Running from the shell

bibliofetch run examples/dmrg-foundations-job.toml

Running from Julia

using BiblioFetch

job_path = joinpath(@__DIR__, "dmrg-foundations-job.toml")
job = BiblioFetch.load_job(job_path)
length(job.refs), length(unique(r -> r.group, job.refs))

(20, 7)

Results from one real run

Running the job from Todai (no proxy, no TDM keys — oa_only mode) fetched 18 of 20 references in 175 seconds. The two misses are the oldest papers in the list, both of which predate arXiv.

Group	ok / total	Notes
`seed`	1/1	arxiv route
`dmrg_origin`	0/2	White 1992 / 1993 — no OA, no preprint
`mps_review`	3/3	Unpaywall + arxiv
`infinite_mps`	5/5	Unpaywall + arxiv (iDMRG, from arXiv)
`tdvp`	2/2	`:s2` saved both
`finite_temperature`	5/5	Unpaywall
`time_evolution`	2/2	Unpaywall

Per successful source, the distribution was:

Source	count
unpaywall	13
arxiv	3
s2	2

18 PDFs, 16.6 MB total.

Where the cascade earned its keep

Two observations from this run are worth calling out, both of which vindicate the "try several sources in order" design:

1. Title-search fallback on DOIs without `relation.has-preprint`

For ten of the eleven successful APS references, Crossref's metadata did not include a relation.has-preprint arXiv link — the preprint id was recovered via the arXiv title+authors search fallback. Without that fallback, the run would have lost most of the APS-side bibliography to the "not a PDF (got HTML/landing)" path.

2. `:s2` as a second OA route

Two TDVP papers by Haegeman et al. are open-access per Unpaywall, but the bestoalocation URL is APS's link.aps.org/pdf/... — which serves an HTML landing page unless the request comes from a subscribing IP. BiblioFetch correctly rejected those downloads (the %PDF magic-byte check caught the HTML) and moved on to :s2, which pointed at repository-hosted PDFs (UGent Biblio) that served the real articles.

This is exactly the kind of failure the multi-source cascade exists to absorb.

Friction surfaced

Three issues for the project backlog came out of this run:

The run summary under-counts deferred entries. The one-line summary reports refs: 20 (ok=18 failed=0) despite rendering ✗ symbols next to the two deferred papers. bibliofetch stats correctly shows ok: 18, pending: 2 — the run summary needs to gain the same third count.
~~target is cwd-relative, not job-file-relative.~~ Fixed in #37 — relative target now resolves against the job file's directory, matching Cargo / npm / tox / pre-commit behavior. Every examples/*-job.toml in this PR uses a plain relative target.
Pre-arXiv papers without an OA alternative are unreachable without a TDM key.
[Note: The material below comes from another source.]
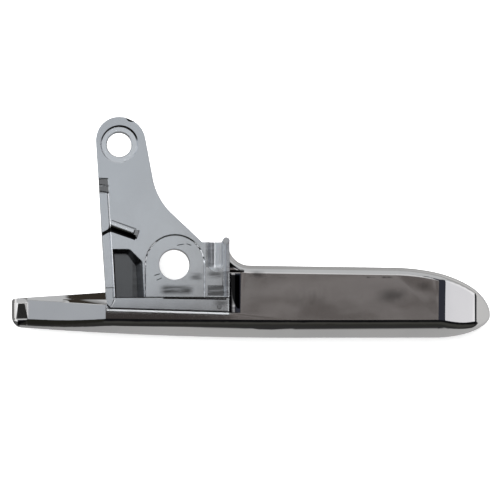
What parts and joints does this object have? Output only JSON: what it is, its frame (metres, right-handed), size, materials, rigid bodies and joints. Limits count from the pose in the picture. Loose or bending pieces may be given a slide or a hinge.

White's 1992 and 1993 DMRG papers are on APS and have no preprint. Configuring $APS_API_KEY and adding :aps to sources would recover them. That's an infrastructure ask, not a tooling bug.

Visualizing the store

After the run, bibliofetch stats gives a per-group / per-source breakdown. bibliofetch bib exports a .bib file for LaTeX. Use bibliofetch info <key> to inspect the full attempt trail for any particular paper, including which routes the cascade tried and the HTTP status each returned.